The alternative fear is that developers go on building wind farms and the industry finds itself with a glut of capacity if the 10 per cent threshold for the renewables obligation is not raised after 2010. "In that case prices would crash. We could see them fall by as much as a half," adds Mr Moore.

The other concern the offshore wind industry has is over the future of capital grants for new wind farms. To date, the Government has handed out about £70m in grants - enough to meet about 10 per cent of the costs of building those wind farms which have so far gained consent. But the new Energy minister, Stephen Timms, made it plain yesterday that capital grants were likely to become the exception rather than the rule. "We wouldn't exclude entirely the possibility of some grant funding in future," he said.

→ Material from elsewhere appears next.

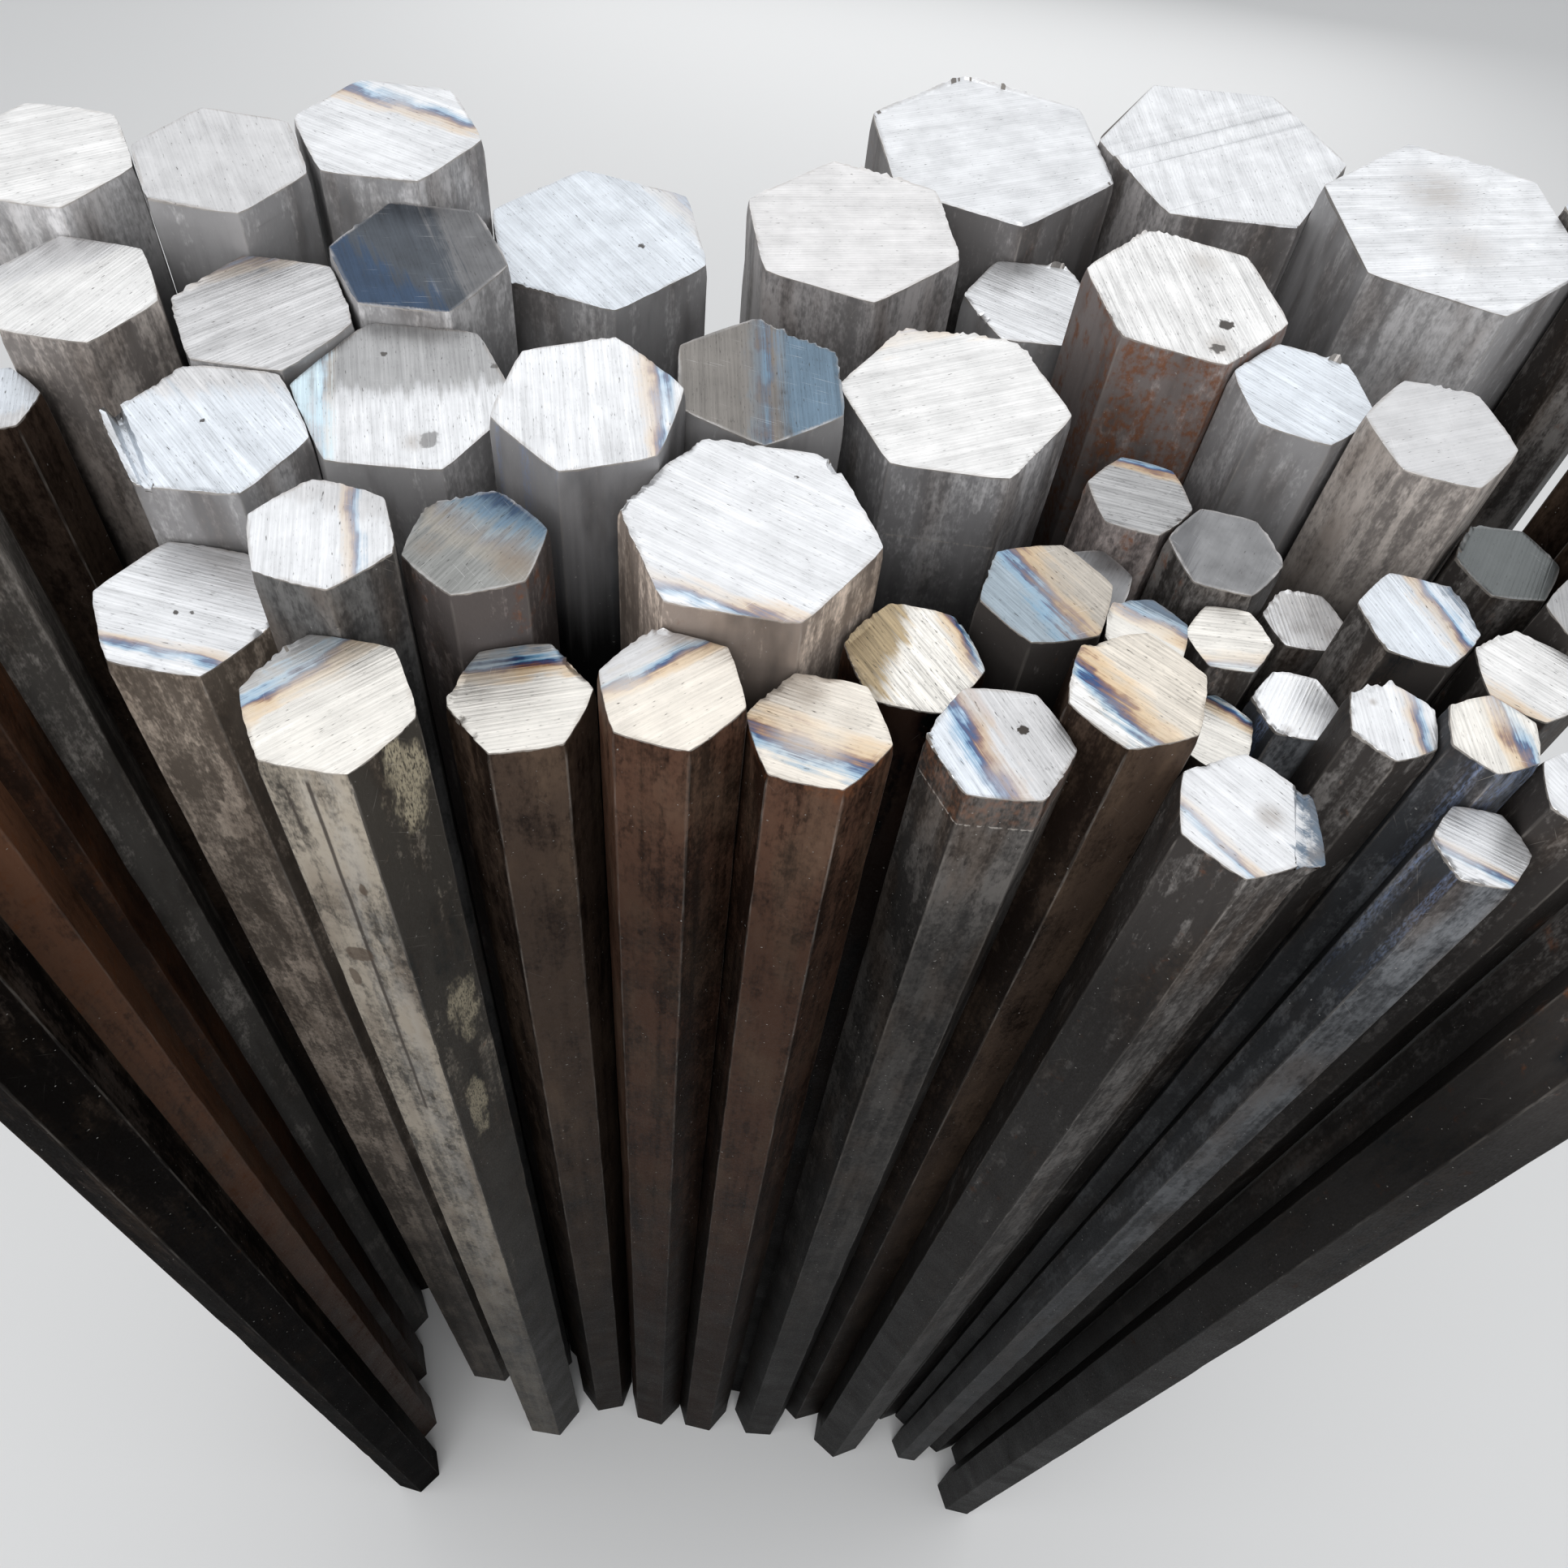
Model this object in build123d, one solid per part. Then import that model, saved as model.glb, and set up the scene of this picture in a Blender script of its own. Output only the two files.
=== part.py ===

Mr Moore says the industry may be able to grow without capital grants provided three things happen. First, the national electricity grid needs to be extended offshore so that wind farm developers can reduce the costs of connecting up. Second, the economies of scale that should flow from building much larger wind farms need to demonstrated in practice. Third, the Government needs to clarify its position on the renewables obligation sooner rather than later.

If Ms Hewitt wants to see her green dream become a reality, then she may have to put her money where her mouth is.